**What the exercise asks:**
Give every line of the material again, exactly as written.

>>>

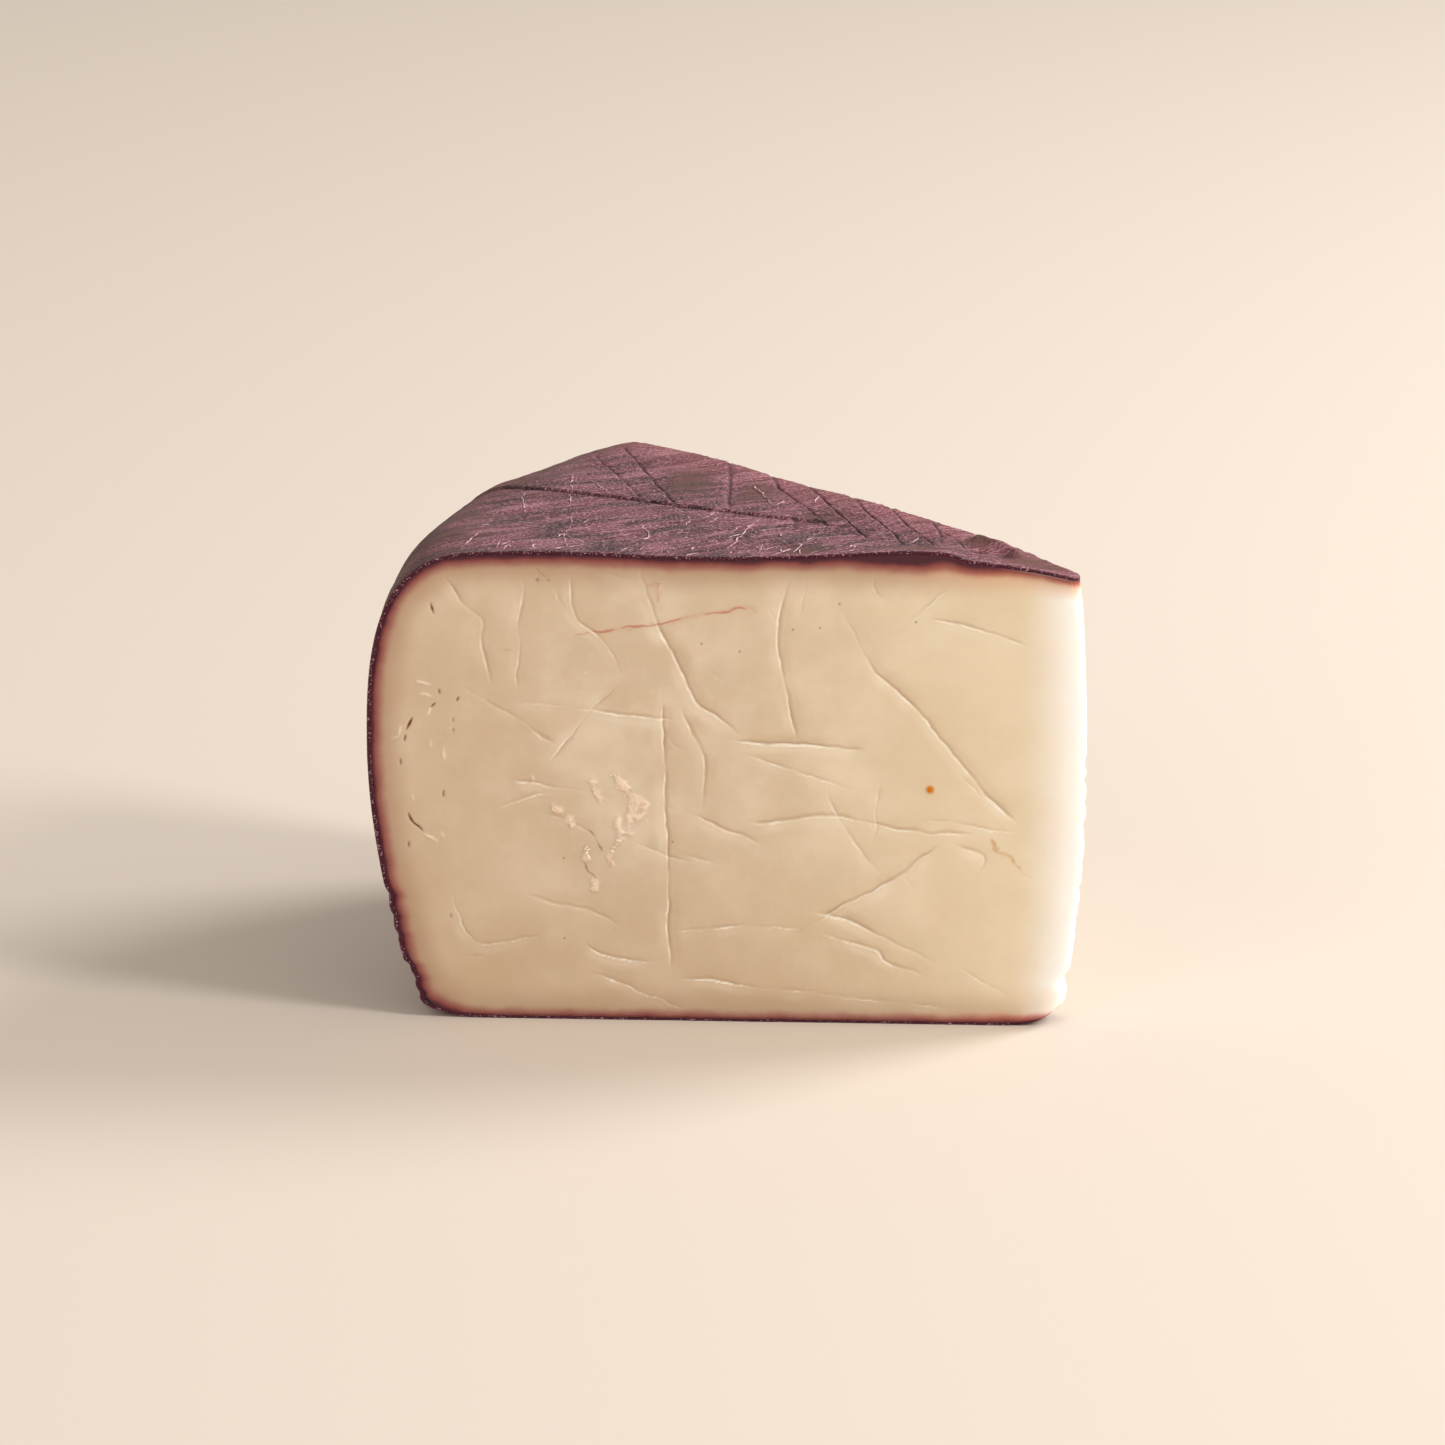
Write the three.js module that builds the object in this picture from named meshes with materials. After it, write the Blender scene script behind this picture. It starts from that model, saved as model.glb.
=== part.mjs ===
// A wedge of wine-soaked goat cheese: a slice of a small wheel with a dark purple rind.
//
// Millimetres, +Z up. The long cut face looks along -Y, the thin end of the wedge points
// along +X and the curved rind is on the -X side. The origin is the middle of the
// bounding box, on the surface that the wedge stands on.
//
// The wedge is one solid. It starts as a box of small squares, which is bent into a slice
// of a wheel, and the folds of the rind and the worn edges are then pressed into it. Until
// it is centred at the end, its sharp corner is at x = y = 0 and its front cut is y = 0.

import * as THREE from 'three';
import { mergeVertices } from 'three/addons/utils/BufferGeometryUtils.js';

// The wheel that the wedge was cut from. The two cuts meet a little off its middle, which
// lies this far along the front cut and behind it, seen from the wedge's sharp corner.
const WHEEL_RADIUS = 95;
const WHEEL_HEIGHT = 65.3;
const WHEEL_MIDDLE = new THREE.Vector2(-2.5, 7.1);
const SLICE_ANGLE = THREE.MathUtils.degToRad(43.8);

// The rind's side, seen where the knife went through it: widest at the belly, drawn in
// towards the foot, with a broad round shoulder above. The shares say how much of the way
// up the grid the foot and the side take.
const BELLY_HEIGHT = 38;
const SHOULDER_DEPTH = 16;
const SHOULDER_POWER = 2.8;
const FOOT_TAPER = 6;
const TAPER_POWER = 1.8;
const FOOT_HEIGHT = 3.2;
const FOOT_DEPTH = 10;
const FOOT_SHARE = 0.2;
const SIDE_SHARE = 0.55;

// The thin end, where the two cuts meet in a blunt, worn edge.
const NOSE_RADIUS = 1.4;
const NOSE_GAP = NOSE_RADIUS / Math.sin(SLICE_ANGLE / 2) - NOSE_RADIUS;
const NOSE_REACH = 16;
const NOSE_BULGE = { out: 1.6, height: 34 };
const NOSE_HOLLOW = { top: 1.5, foot: 3.0 };
const NOSE_FOOT_RADIUS = 3;
const NOSE_LIFT = { height: 1.3, reach: 11, fade: 8 };
const NOSE_DROOP = { depth: 2.3, reach: 19, power: 1.3 };
const NOSE_NICK = { height: 6.2, depth: 0.8, spread: 1.1 };

// Squares along the cut from thin end to rind, across from cut to cut, and up the side.
const STEPS_ALONG = 44;
const STEPS_ACROSS = 34;
const STEPS_UP = 16;

// Each fold of the rind is a line on the top face. Its points give the distance from the
// sharp corner of the wedge along the front cut, and the distance behind that cut.
const FOLDS = [
  {
    name: 'midrib',
    depth: 0.9,
    width: 1.3,
    points: [[81, 35.5], [70, 31.2], [59, 27.2], [50, 23.8], [42.5, 20.5]],
  },
  { name: 'midrib end', depth: 0.6, width: 1.2, points: [[36, 16.6], [33, 13], [27, 7.3], [20, 3.6]] },
  { name: 'vein 1', depth: 0.5, width: 1.2, points: [[70, 54], [66, 43], [61.6, 28]] },
  { name: 'vein 2', depth: 0.6, width: 1.2, points: [[66, 58], [61, 41], [57, 26]] },
  { name: 'vein 3', depth: 0.5, width: 1.1, points: [[51, 49], [50.1, 38], [50, 31], [49.6, 25]] },
  {
    name: 'vein 4',
    depth: 0.8,
    width: 1.3,
    points: [[45, 43], [43.2, 37], [41, 31], [38.4, 24], [36.2, 17.2]],
  },
  { name: 'vein 5', depth: 0.8, width: 1.3, points: [[39.5, 38], [37.3, 32], [34.2, 21.8], [30.5, 11]] },
  { name: 'vein 6', depth: 0.8, width: 1.3, points: [[33.5, 32], [31, 25], [27.6, 15], [25, 6.3]] },
  { name: 'vein 7', depth: 0.7, width: 1.2, points: [[27, 25.5], [25, 17.6], [20.8, 6]] },
];
const FOLD_SAMPLES = 24;
const FOLD_FADE = 9;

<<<

**Exercise answer:**
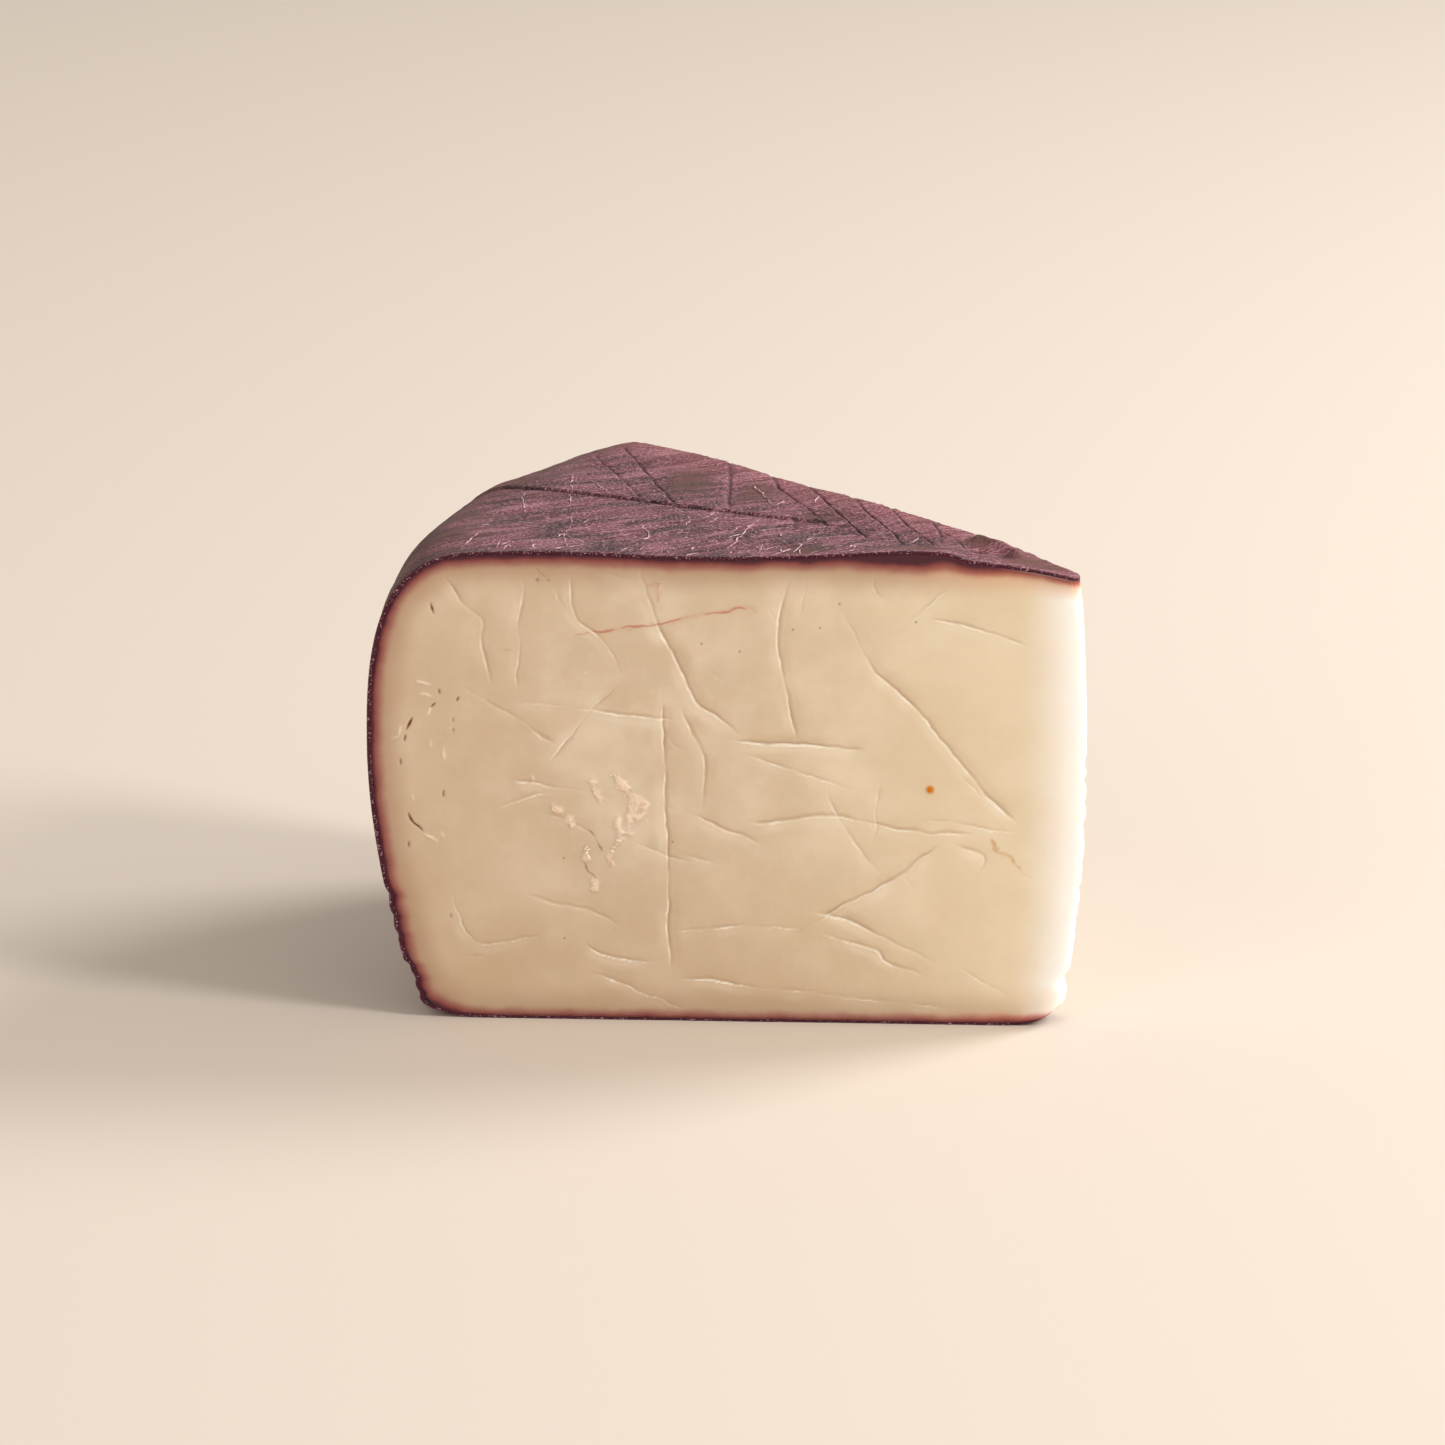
Write the three.js module that builds the object in this picture from named meshes with materials. After it, write the Blender scene script behind this picture. It starts from that model, saved as model.glb.
=== part.mjs ===
// A wedge of wine-soaked goat cheese: a slice of a small wheel with a dark purple rind.
//
// Millimetres, +Z up. The long cut face looks along -Y, the thin end of the wedge points
// along +X and the curved rind is on the -X side. The origin is the middle of the
// bounding box, on the surface that the wedge stands on.
//
// The wedge is one solid. It starts as a box of small squares, which is bent into a slice
// of a wheel, and the folds of the rind and the worn edges are then pressed into it. Until
// it is centred at the end, its sharp corner is at x = y = 0 and its front cut is y = 0.

import * as THREE from 'three';
import { mergeVertices } from 'three/addons/utils/BufferGeometryUtils.js';

// The wheel that the wedge was cut from. The two cuts meet a little off its middle, which
// lies this far along the front cut and behind it, seen from the wedge's sharp corner.
const WHEEL_RADIUS = 95;
const WHEEL_HEIGHT = 65.3;
const WHEEL_MIDDLE = new THREE.Vector2(-2.5, 7.1);
const SLICE_ANGLE = THREE.MathUtils.degToRad(43.8);

// The rind's side, seen where the knife went through it: widest at the belly, drawn in
// towards the foot, with a broad round shoulder above. The shares say how much of the way
// up the grid the foot and the side take.
const BELLY_HEIGHT = 38;
const SHOULDER_DEPTH = 16;
const SHOULDER_POWER = 2.8;
const FOOT_TAPER = 6;
const TAPER_POWER = 1.8;
const FOOT_HEIGHT = 3.2;
const FOOT_DEPTH = 10;
const FOOT_SHARE = 0.2;
const SIDE_SHARE = 0.55;

// The thin end, where the two cuts meet in a blunt, worn edge.
const NOSE_RADIUS = 1.4;
const NOSE_GAP = NOSE_RADIUS / Math.sin(SLICE_ANGLE / 2) - NOSE_RADIUS;
const NOSE_REACH = 16;
const NOSE_BULGE = { out: 1.6, height: 34 };
const NOSE_HOLLOW = { top: 1.5, foot: 3.0 };
const NOSE_FOOT_RADIUS = 3;
const NOSE_LIFT = { height: 1.3, reach: 11, fade: 8 };
const NOSE_DROOP = { depth: 2.3, reach: 19, power: 1.3 };
const NOSE_NICK = { height: 6.2, depth: 0.8, spread: 1.1 };

// Squares along the cut from thin end to rind, across from cut to cut, and up the side.
const STEPS_ALONG = 44;
const STEPS_ACROSS = 34;
const STEPS_UP = 16;

// Each fold of the rind is a line on the top face. Its points give the distance from the
// sharp corner of the wedge along the front cut, and the distance behind that cut.
const FOLDS = [
  {
    name: 'midrib',
    depth: 0.9,
    width: 1.3,
    points: [[81, 35.5], [70, 31.2], [59, 27.2], [50, 23.8], [42.5, 20.5]],
  },
  { name: 'midrib end', depth: 0.6, width: 1.2, points: [[36, 16.6], [33, 13], [27, 7.3], [20, 3.6]] },
  { name: 'vein 1', depth: 0.5, width: 1.2, points: [[70, 54], [66, 43], [61.6, 28]] },
  { name: 'vein 2', depth: 0.6, width: 1.2, points: [[66, 58], [61, 41], [57, 26]] },
  { name: 'vein 3', depth: 0.5, width: 1.1, points: [[51, 49], [50.1, 38], [50, 31], [49.6, 25]] },
  {
    name: 'vein 4',
    depth: 0.8,
    width: 1.3,
    points: [[45, 43], [43.2, 37], [41, 31], [38.4, 24], [36.2, 17.2]],
  },
  { name: 'vein 5', depth: 0.8, width: 1.3, points: [[39.5, 38], [37.3, 32], [34.2, 21.8], [30.5, 11]] },
  { name: 'vein 6', depth: 0.8, width: 1.3, points: [[33.5, 32], [31, 25], [27.6, 15], [25, 6.3]] },
  { name: 'vein 7', depth: 0.7, width: 1.2, points: [[27, 25.5], [25, 17.6], [20.8, 6]] },
];
const FOLD_SAMPLES = 24;
const FOLD_FADE = 9;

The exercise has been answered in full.